If you're getting lots of service from a publisher rep, it's not always because the class in question is large. It might be because you're married to the woman who makes the big decision for the intro Chem course across campus, or because you do teach that large intro bio course every 18 months. The opposite holds-- getting poor service != your class must be small. If you have a bookstore that never orders in high quantities, you're not actually a customer of that rep as much as you think you are. The used market will take the whole cake. So in the case spelled out in a comment above (no copies till the store orders), the rep is likely trying to put the hurt on the bookstore by getting faculty set against them. It's a risky strategy imo because the rep's relationship with the bookstore is so crucial. But I'd have done it at one school where the relationship with the bookstore was beyond salvageable the day I first came in. But all in all, your best bet for getting a desk copy is really quite simple. for those having Trouble:

  1. Half the time when I didn't send a desk copy it was on accident. I have a post grad degree and have done a little in the world of academia. Was on my grad program's "big" fellowship and also taught some courses etc. I was insanely busy. I was busier as a Pearson rep. Just ask again and again. The software is crap and it's a nightmare for reps to handle this logistically, but the sales teams don't want it automated as they want to intercept the BIG requests as a local rep so they have knowledge of where the large adoptions in their territory are happening. I dropped the ball all the time for small clients (who truly do not matter from a sales goal perspective, but toward whom I didn't have any intention of being a poor rep--they just come in below the line). An email a week later would really seal the deal, or a text message or phone call for sure. There is a 100% chance a rep doesn't get all the things done every day they need to get done. In my territory anything under 50 books never really got done but I had three huge-course schools (and two small schools I never Even visited). My calculation tells me to spend 88% of my time at 2 campuses, 12% at a third, and 0% at four and five. Which also means I have a Bad relationship with the bookstores at 4 and 5. If you teach at four and five, you have to have a class with like 400 kids in it for me to really wake up biting my nails over forgetting to follow up with you (agh the pain I recall from biting my nails all the time during these years at Pearson! But not from schools four and five)

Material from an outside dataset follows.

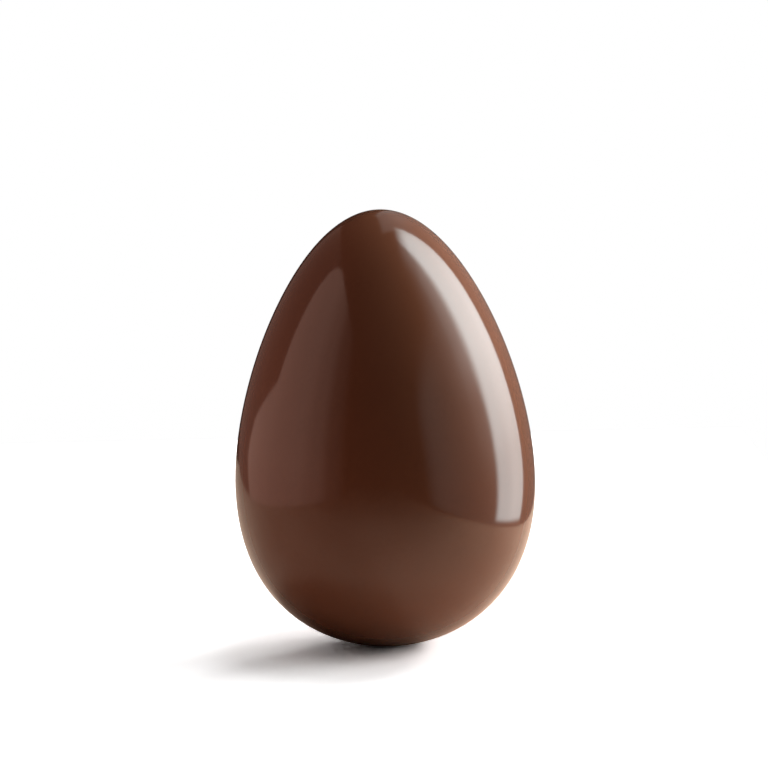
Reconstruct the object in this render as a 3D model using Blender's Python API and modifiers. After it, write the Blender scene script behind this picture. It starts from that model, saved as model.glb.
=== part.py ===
"""Chocolate Easter egg, moulded in one piece and standing on its blunt end.

Metres, +Z up. The origin is the middle of the foot, the small flat spot that the egg rests on.
"""

import math

import bpy

# Driving dimensions
HEIGHT = 0.120  # foot to tip
WIDTH = 0.0826  # greatest diameter
FOOT_RADIUS = 0.0065  # the flat spot under the blunt end

# How an egg differs from an ellipsoid, as shares of its half-width
TAPER = 0.253  # narrows the tip and swells the blunt end
FULLNESS = 0.050  # rounds out both ends

# Fineness of the surface
SEGMENTS = 88  # around the axis
RINGS = 48  # from the foot to the tip

# Chocolate's finish
CHOCOLATE_COLOUR = (0.156, 0.054, 0.028)  # linear RGB
CHOCOLATE_ROUGHNESS = 0.12
CHOCOLATE_IOR = 1.46

SEARCH_STEPS = 60  # halvings, which find a place on the profile to the last digit


def clear_scene():
    """Remove every object that the file opened with."""
    for obj in list(bpy.data.objects):
        bpy.data.objects.remove(obj)


def egg_factor(along):
    """Half-width of a unit egg at a place along its axis, from -1 at the blunt end to 1 at the tip."""
    ellipse = math.sqrt(max(0.0, 1.0 - along * along))
    return ellipse * (1.0 - TAPER * along + FULLNESS * along * along)


def widest_factor():
    """The unit egg's greatest half-width, found by narrowing in on where it stops growing."""
    low, high = -1.0, 1.0
    for _ in range(SEARCH_STEPS):
        third = (high - low) / 3.0
        if egg_factor(low + third) < egg_factor(high - third):
            low += third
        else:
            high -= third
    return egg_factor(0.5 * (low + high))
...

  2. If they want you to take a digital copy and you want physical, same policy applies. Just keep asking.

  3. If you get blacklisted for suspicion of selling copies on to the used industry it will be tough to get copies. There is a way to see this in the reps system but it's going to still be at their discretion to send or not (you have a flag on you called "bookgrabber" at Pearson if you're suspected of this). But this is pretty rare.

  4. If you can't get what you need, you could have your chair request by phone. That would work for me with a small course.

  5. Last resort, email the editor. Don't talk shit on the rep; the editor will surely know what's up--they won't tell you but they will know immediately whether it's a case of "agh that terrible new rep in Oklahoma is killing my adoptions!" Or "yeah that's totally reasonable that the rep skipped this one" but all editors are basically nice people, young, but smart, more academic in their pursuasion, and they care more about small courses because the individuals they need to Court are the influentials in any field, which means that while no rep gives a shit about Vassar or Swarthmore or your R-1 upper division physics course, the editor is genuinely incentivized to care. They also maintain solid relationships with reps and will manage the politics of you going behind the reps back pretty well. Edit to add: to find editors, check the copyright page of your old edition. Or used linked in. Or find the authors email online and ask who they worked with. Authors are quite accessible and friendly (most make zilch and really do believe their book can help you and your students -- many, even top names, include their email in an intro and literally invite students and faculty to send questions to them.) current editor is always incentivized to get X $ in business in the fiscal year and also to cultivate long term relationships with future contributors, authors, reviewers. Tell them you like to review in their field and you'll get your desk copies -- even if they just mail them personally off their desks.

Maybe this is helpful.


I personally consider textbook publishers to be somewhere between an unethical business and organized crime.

They rip off your students, so don't feel bad about getting as many copies as you can squeeze out of them, and then some more to give to your students.

Most books are printed overseas anyway, at a cost of ~$5 each. You can imagine how much they make on a single book. Elsevier has roughly 7 billion EUR revenue and a profit margin close to 40%

If there is any alternative, I try to go for books that are cheaply available to the students, and for books that don't randomly change the enumeration of homework assignments to make older editions useless.

I think it is time for us to push back in the interest of our students. Our department decided not to go with books that needs to be 'registered' online to be usable. That was a good first step.

I wish university libraries would provide textbooks. They have a much larger buying power, and would end the textbook scam very quickly.